If most students struggle with this item, after Lesson 12, use the first and second practice problems to review how to find the volume of a rectangular prism.

6.

A circular field has area $14,400\pi$ square feet. The area, $A$ , of a circle with radius $r$ is $A=\pi r^2$ . The circumference, $C$ , is $C=2 \pi r$ .

What is the radius of the field?
What is the diameter of the field?
What is the circumference of the field, to the nearest foot?

Answer:

120 feet. Solving for the radius, $r$ , in the equation $\pi r^2 = 14,400 \pi$ gives $r^2 = 14,400$ and $r = 120$ . The radius must be positive.)
240 feet. (twice the radius)
754 feet. ( $C = 240\pi$ , then use an approximation for $\pi$ .)

Teaching Notes

This problem is especially helpful for explaining why an approximation for $\pi$ should only be used when necessary. If students begin by approximating $\pi$ to rewrite $14,400\pi$ , the work is much harder.

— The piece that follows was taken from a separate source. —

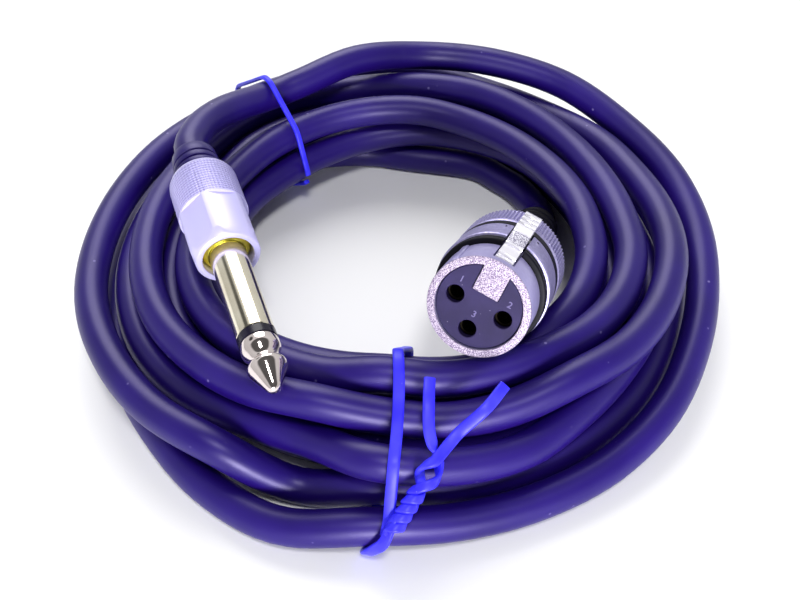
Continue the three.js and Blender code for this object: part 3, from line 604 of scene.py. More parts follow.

If most students struggle with this item, revisit this item at the end of Lesson 13, Activity 1. Students be less familiar with using $\pi$ in a reported area ( $14,400\pi$ square feet) than giving an approximation of the area. Discuss how this is one way to report measures and how knowing that $\pi$ is a little more than 3 gives us an idea of which whole numbers the measure is close to.

7.

A rectangle has length $x$ and width $y$ .

Select all the statements that must be true.

A.

The perimeter is $x + y$ .

B.

The perimeter is $xy$ .

C.

The perimeter is $2(x+y)$ .

D.

The perimeter is $2xy$ .

E.

The perimeter is $2x + 2y$ .

F.

The area is $x + y$ .

G.

The area is $xy$ .

H.

The area is $2xy$ .

Answer: C, E, G

Teaching Notes

If most students struggle with this item, as opportunities arise in Lesson 3, spend additional time reviewing what students already know about calculating measures of geometric figures. This item assesses students' knowledge of both area and perimeter (useful when working on volume in the latter part of the unit) and reasoning about geometric formulas using variables.